홈으로 돌아가기
Business day planning guide

How to count working days between two dates without missing holidays

This guide explains when a simple calendar count is enough, when you need a business-day calculation, and how to translate the result into delivery promises, payroll cutoffs, and contract deadlines.

Use business days when service levels exclude weekends

Shipping promises, response-time commitments, invoice terms, and approval windows usually care about working days rather than raw calendar dates.

Holiday calendars change the answer materially

A five-business-day lead time can become seven or eight calendar days once you cross weekends or public holidays, which is why the holiday rule matters.

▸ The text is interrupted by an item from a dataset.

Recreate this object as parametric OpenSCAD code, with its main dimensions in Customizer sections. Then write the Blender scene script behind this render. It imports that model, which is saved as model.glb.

Always communicate the final target date, not just the count

Teams avoid ambiguity when they convert business-day logic into a visible end date that operations, finance, and customers can all reference.

When business-day math is the right model

Use working-day counting whenever your process pauses on weekends or official holidays. That includes procurement approvals, warehouse handling times, payroll review cycles, and legal response windows.

If the commitment is written as "within three working days" or "five business days after receipt", a plain calendar difference is usually the wrong answer.

How to turn a lead time into a date people can act on

Start with the trigger date, confirm whether the first day counts, then remove weekends and local holidays. The result should become a target date that can appear in email copy, tickets, or customer-facing status pages.

This is especially useful when different teams describe the same promise differently. Operations may think in lead time, finance may think in settlement windows, and customers only care about the final date.

Common mistakes that distort delivery and payroll timelines

The most common errors are counting the start date incorrectly, ignoring regional holidays, and mixing calendar-day language with business-day language inside the same workflow.

When those mistakes happen, the calculator still works correctly, but the input assumptions are wrong. Aligning the rule first is more important than choosing a tool.

자주 묻는 질문

Common planning questions

Should the start date count as day one?

It depends on the underlying policy. Many operational workflows start counting from the next working day, while some legal or financial rules count the trigger day if it is still a business day.

Why does my five-day lead time sometimes span more than a week?

Because business-day counting removes weekends and, if configured, public holidays. The calendar span is often longer than the nominal lead time.

Do I need a separate holiday policy page?

Yes, if your team works across countries or business units. A shared holiday rule prevents different users from getting different target dates from the same request.